If after decanting you add a little bit of HCl/water 50:50 and heat on the hotplate it will clean it a bit of base metals that may have been dragged down. If you swirl it a bit a few times in the beaker while heating you should see the agglomeration Harold spoke of.


----------



## goldsilverpro (Mar 8, 2009)

jobshop,

Since you posted the photo of the blue connectors, I've been curious as to how you ran them. Did you run each pin separately?

It looks like all the gold is out to me, although it looks minuscule in the photo.

Could the powder be copper(I) sulfate? Is it grayish? Does it dissolve in HCl?


----------



## Harold_V (Mar 9, 2009)

goldsilverpro said:


> It looks like all the gold is out to me, although it looks minuscule in the photo.


Yep, that's what I thought, too. The color of the solution is influenced by the miniscule particles of gold, giving it a strange coloration. I used to see that frequently if my gold came down fine enough. Often took the better part of a day to settle. You could see a distinct line of gold settling, with the area above the line clear of particles. 

Harold


----------



## Anonymous (Mar 9, 2009)

Yep I came back into the shop today and there looks to be a fine layer of gold on the bottom. I am going to siphon off the solution and test the powder at the bottom. If it tests for gold I will go ahead and run a big batch in the cell. Thanks everyone for the help so far. 

Steve


----------



## Anonymous (Mar 9, 2009)

goldsilverpro said:


> jobshop,
> 
> Since you posted the photo of the blue connectors, I've been curious as to how you ran them.
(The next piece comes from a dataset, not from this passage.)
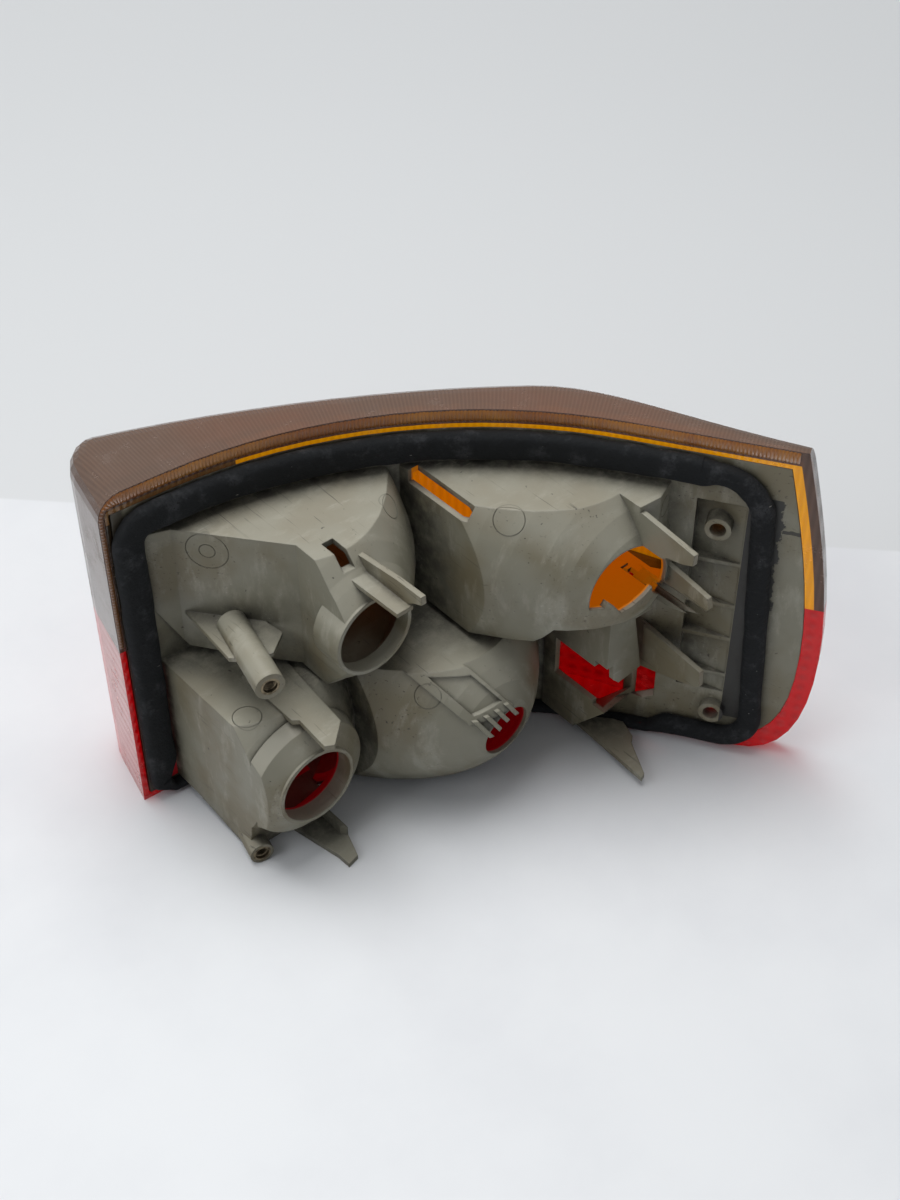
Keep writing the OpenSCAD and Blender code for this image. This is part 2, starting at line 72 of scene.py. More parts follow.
def beside(along, front, height):
    """Place in metres: so far along the line, in front of it and above the table, all in millimetres."""
    angle = heading(along)
    ahead = Vector((math.cos(angle), -math.sin(angle)))
    out = Vector((math.sin(angle), math.cos(angle)))
    if along <= LINE_IN:
        spot = LINE_START + along * ahead
    elif along < LINE_IN + BEND_LENGTH:
        spot = BEND_CENTRE + LINE_R * out
    else:
        spot = BEND_END + (along - LINE_IN - BEND_LENGTH) * ahead
    spot = spot + front * out
    return Vector((spot.x, spot.y, height)) * MM


def place(x, y, z):
    """Place in metres from millimetres measured from the inner end of the line."""
    return Vector((x + LINE_START.x, y + LINE_START.y, z)) * MM


print("the bend ends at", beside(LINE_IN + BEND_LENGTH, 0, 0))

# %% [markdown]
# A material is a small network of nodes. These helpers keep each one short: one adds a node and plugs it
# in, one gives a soft random pattern at a real size, one turns a value into a mask, and one blends colours.

# %% Helpers for materials
def linear(red, green, blue):
    """A colour seen on a screen, 0 to 255, as the light values that a shader needs."""
    shares = (red / 255, green / 255, blue / 255)
    return tuple(c / 12.92 if c <= 0.04045 else ((c + 0.055) / 1.055) ** 2.4 for c in shares) + (1,)


def new_material(name):
    material = bpy.data.materials.new(name)
    material.use_nodes = True
    return material, material.node_tree, material.node_tree.nodes["Principled BSDF"]


def plug(tree, socket, value):
    if isinstance(value, bpy.types.NodeSocket):
        tree.links.new(value, socket)
    else:
        socket.default_value = value


def add(tree, kind, inputs, **settings):
    made = tree.nodes.new("ShaderNode" + kind)
    for name, value in settings.items():
        setattr(made, name, value)
    for name, value in inputs.items():
        plug(tree, made.inputs[name], value)
    return made


def maths(tree, operation, first, second=0.0, third=0.0):
    return add(tree, "Math", {0: first, 1: second, 2: third}, operation=operation).outputs[0]


def object_place(tree):
    return add(tree, "TexCoord", {}).outputs["Object"]


def stretched(tree, where, scale, turn=(0, 0, 0)):
    return add(tree, "Mapping", {"Vector": where, "Scale": scale, "Rotation": turn}).outputs[0]


def cloudy(tree, where, size_mm, detail=4.0, roughness=0.6):
    """Random value about 0.5 whose patches are about this many millimetres wide."""
    return add(
        tree, "TexNoise", {"Vector": where, "Scale": 1000 / size_mm, "Detail": detail, "Roughness": roughness}
    ).outputs[0]


def mask(tree, value, start, end):
    """0 below start and 1 above end."""
    limits = {"Value": value, "From Min": start, "From Max": end}
    return add(tree, "MapRange", limits, interpolation_type="SMOOTHSTEP").outputs[0]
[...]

Did you run each pin separately?
> 
> ...



To run a header in the cell:
I use 304SS wire .032 dia bent back over itself 3 times. This wire will then snap into the header and deplate all the pins. 


I am going to siphon and wash the solution, then test the powder at the bottom this afternoon. I will post what I find.


----------



## Oz (Mar 9, 2009)

Jobshop,

That is a neat and simple way to run those.


----------



## goldsilverpro (Mar 9, 2009)

How long do you leave them in? Have you examined the pins to see if they were completely stripped? Where they touched the plastic? Where they are shielded from the current flow? I would doubt that they are completely stripped, but I may be wrong.


----------



## qst42know (Mar 9, 2009)

jobshop03 said:


> Yep I came back into the shop today and there looks to be a fine layer of gold on the bottom. I am going to siphon off the solution and test the powder at the bottom. If it tests for gold I will go ahead and run a big batch in the cell. Thanks everyone for the help so far.
> 
> Steve



Keep in mind stannous chloride does not reveal precipitated gold, only gold still in solution. 

How did you intend to test this precipitant?

On a very small amount it may not merit redissolving or the rinse steps. Combining it with the next batch of material from the cell may be the most frugal.


----------



## Anonymous (Mar 9, 2009)

goldsilverpro said:


> How long do you leave them in? Have you examined the pins to see if they were completely stripped? Where they touched the plastic? Where they are shielded from the current flow? I would doubt that they are completely stripped, but I may be wrong.



They stop foaming after 1 minute or so, I pull them out and I can tell they have been stripped. I see a nickel layer or copper, etc. After deplating I have looked at a few, bent the pins back and it looks like they all deplate. In some instances on a 48 pin header (ex.) 2 or 3 pins do not deplate. All you have to do is rotate the wire, deplate again and almost always the remaining pins will be deplated.


----------



## Anonymous (Mar 9, 2009)

qst42know said:


> jobshop03 said:
> 
> 
> > Yep I came back into the shop today and there looks to be a fine layer of gold on the bottom. I am going to siphon off the solution and test the powder at the bottom. If it tests for gold I will go ahead and run a big batch in the cell. Thanks everyone for the help so far.
> ...




How could I verify that the powder at the bottom of the solution is gold? I would like to prove my process before moving on.


----------



## goldsilverpro (Mar 9, 2009)

From the photo, it looks exactly like gold. Put a little in a test tube, dissolve it in a few drops of AR, and test with stannous chloride.

Break a few pins out of the plastic to check for complete stripping. Dissolve the pins in 50/50 nitric and look for small flakes of gold.


----------